Though we fancy ourselves a society defined by the utmost respect for individual liberty, we may in fact be a more conformity-demanding society than most other developed nations. In any case, we are a more conformity-demanding society than is optimal. This is most apparent in our prevalent standards of “professionalism,” and the impact they have on the vibrancy of our professions.

“Professionalism” has come to mean, to too great an extent, being sufficiently bland and conformist within the professional institutional setting. A doctor who blogs about the over-prescription of drugs in the treatment of mental illnesses may lose his job as a result (as one I know did), or a particularly outstanding teacher who rocks the boat by having too much personality may be driven from the profession, as many are. We are, to some extent, prisoner’s of Max Weber’s “Iron Cage of Rationality,” sterilizing our environment and ourselves in the interests of conformity and the smooth operations that it facilitates.

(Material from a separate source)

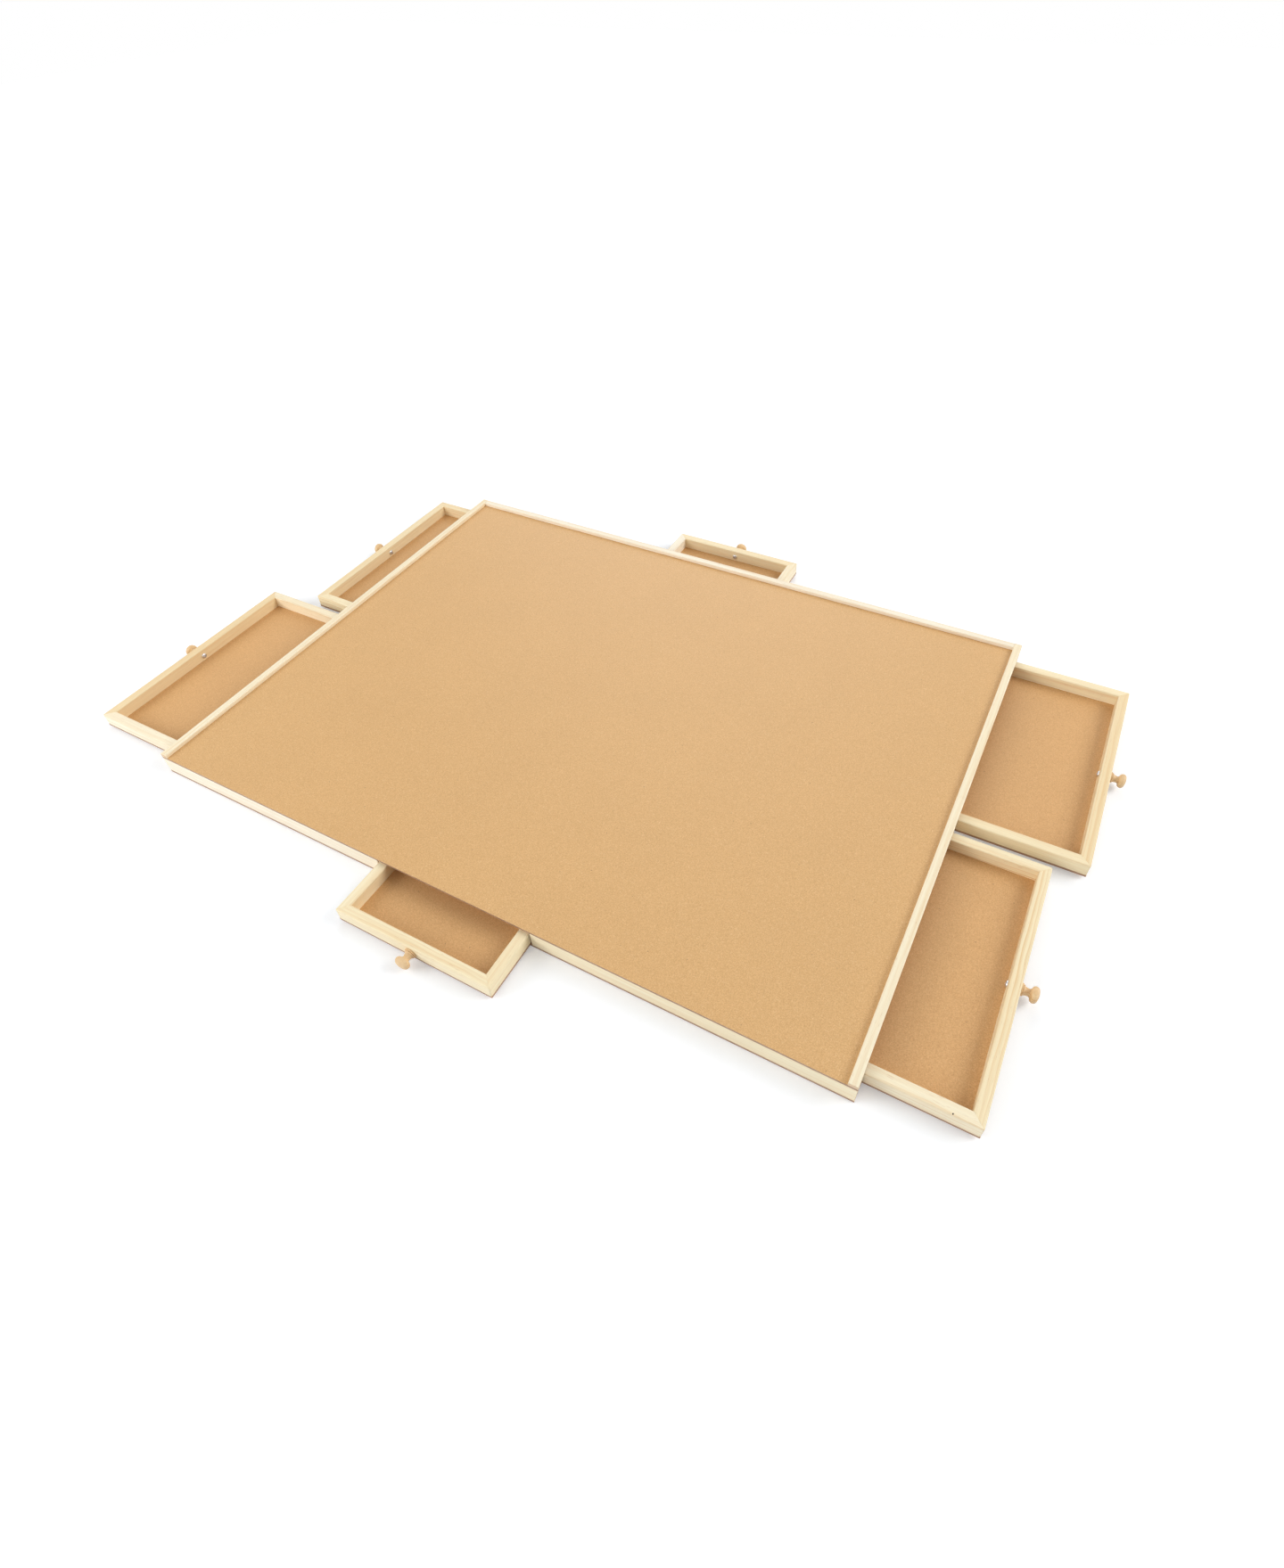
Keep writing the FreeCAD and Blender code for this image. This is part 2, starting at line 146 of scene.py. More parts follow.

This does not mean that any and all behaviors should be blithely tolerated, but rather that we need to work at loosening up our social institutional framework, making it flexible enough to accommodate more rather than less human variation, tapping into that variation as a resource whenever and however possible, and demoting it to the status of a self-imposed burden as reluctantly as possible. We have to recognize that our differences, even some of our more dramatic ones, aren’t threats to our collective welfare unless we refuse to accept them and adapt to them, that we don’t have to cure ever deviation from the norm, nor dismiss every person who isn’t enough like every other person.

Liberty requires tolerance. Prosperity requires utilizing rather than ostracizing our diverse human resources. Mental health requires accepting and accommodating our differences more and seeking to eradicate them less.